▶ Task goal: List each line in which the string "part" appears.
━━━━━ Dataset content
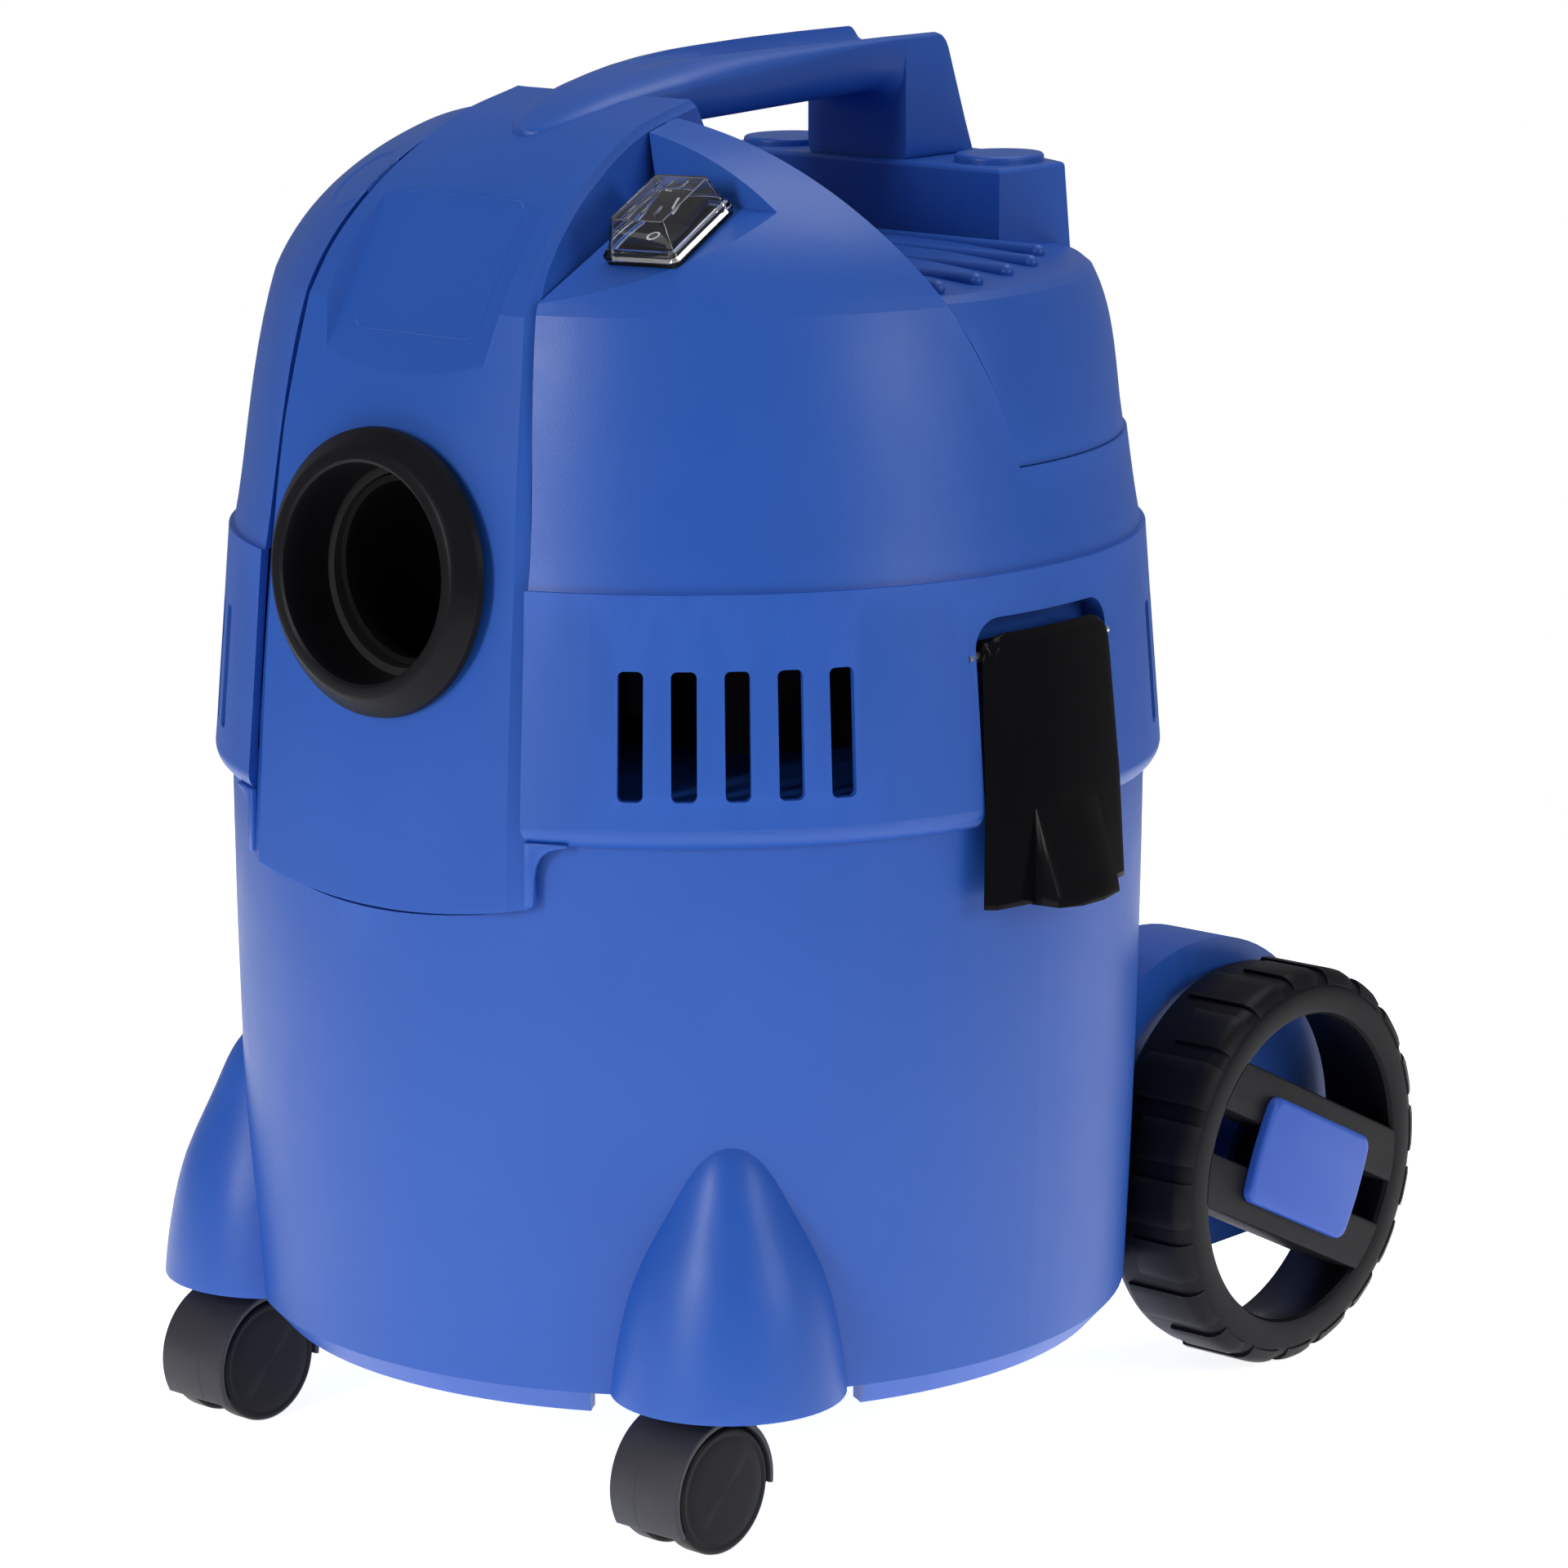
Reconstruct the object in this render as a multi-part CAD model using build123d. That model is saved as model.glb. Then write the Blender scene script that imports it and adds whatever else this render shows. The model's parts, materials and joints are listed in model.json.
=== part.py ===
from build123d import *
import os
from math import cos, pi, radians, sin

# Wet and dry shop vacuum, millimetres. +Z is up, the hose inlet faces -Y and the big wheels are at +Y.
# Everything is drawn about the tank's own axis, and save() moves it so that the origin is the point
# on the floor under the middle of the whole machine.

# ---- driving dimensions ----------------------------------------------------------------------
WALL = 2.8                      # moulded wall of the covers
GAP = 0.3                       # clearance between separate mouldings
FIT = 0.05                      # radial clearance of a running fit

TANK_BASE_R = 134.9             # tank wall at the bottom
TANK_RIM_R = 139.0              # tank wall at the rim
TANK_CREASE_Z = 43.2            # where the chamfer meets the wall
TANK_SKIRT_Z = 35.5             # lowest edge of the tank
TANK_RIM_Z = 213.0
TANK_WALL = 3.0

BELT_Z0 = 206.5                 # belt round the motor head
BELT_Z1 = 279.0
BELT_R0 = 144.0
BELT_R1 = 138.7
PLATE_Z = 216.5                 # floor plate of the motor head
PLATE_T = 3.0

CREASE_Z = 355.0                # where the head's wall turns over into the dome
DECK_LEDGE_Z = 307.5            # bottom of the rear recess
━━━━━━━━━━
▶ Output for this exercise:
Reconstruct the object in this render as a multi-part CAD model using build123d. That model is saved as model.glb. Then write the Blender scene script that imports it and adds whatever else this render shows. The model's parts, materials and joints are listed in model.json.
=== part.py ===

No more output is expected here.